Radar-Based Recognition of Static Hand Gestures in American Sign Language
Christian Schuessler, Wenxuan Zhang, Johanna Bräunig, Marcel Hoffmann, Michael Stelzig, Martin Vossiek
TL;DR
This work tackles privacy-preserving static hand-gesture recognition for VR/HCI by employing a high-density imaging radar (94 TX and 94 RX) to classify American Sign Language letters from image-like data. A radar ray-tracing simulator with a geometrical optics material model (controlled by a diffuse/specular mix parameter $\alpha$) generates diverse synthetic microwave images, which are used to train a ResNet-based classifier. Tested on 104 real measurements, networks trained only on synthetic data achieve robust performance, with deeper models yielding higher F1-scores and some confusion occurring between visually similar signs like 'A' and 'E'. The study demonstrates data-efficient, privacy-friendly radar-based gesture recognition and motivates adopting digital-twin simulation to reduce measurement campaigns and enable cost-effective hardware designs with fewer antenna channels.
Abstract
In the fast-paced field of human-computer interaction (HCI) and virtual reality (VR), automatic gesture recognition has become increasingly essential.
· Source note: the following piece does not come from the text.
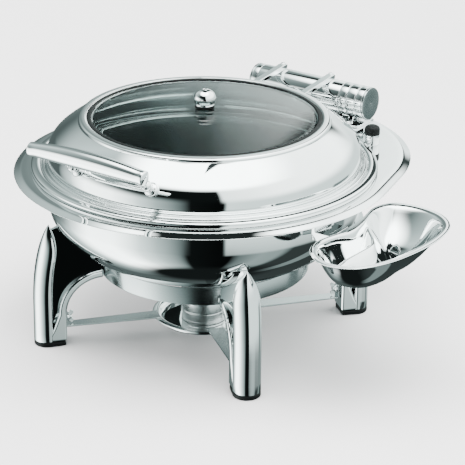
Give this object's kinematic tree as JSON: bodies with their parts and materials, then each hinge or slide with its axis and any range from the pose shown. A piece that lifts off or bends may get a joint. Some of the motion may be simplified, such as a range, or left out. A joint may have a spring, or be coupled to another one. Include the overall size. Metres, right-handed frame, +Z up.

This is particularly true for the recognition of hand signs, providing an intuitive way to effortlessly navigate and control VR and HCI applications. Considering increased privacy requirements, radar sensors emerge as a compelling alternative to cameras. They operate effectively in low-light conditions without capturing identifiable human details, thanks to their lower resolution and distinct wavelength compared to visible light. While previous works predominantly deploy radar sensors for dynamic hand gesture recognition based on Doppler information, our approach prioritizes classification using an imaging radar that operates on spatial information, e.g. image-like data. However, generating large training datasets required for neural networks (NN) is a time-consuming and challenging process, often falling short of covering all potential scenarios. Acknowledging these challenges, this study explores the efficacy of synthetic data generated by an advanced radar ray-tracing simulator. This simulator employs an intuitive material model that can be adjusted to introduce data diversity. Despite exclusively training the NN on synthetic data, it demonstrates promising performance when put to the test with real measurement data. This emphasizes the practicality of our methodology in overcoming data scarcity challenges and advancing the field of automatic gesture recognition in VR and HCI applications.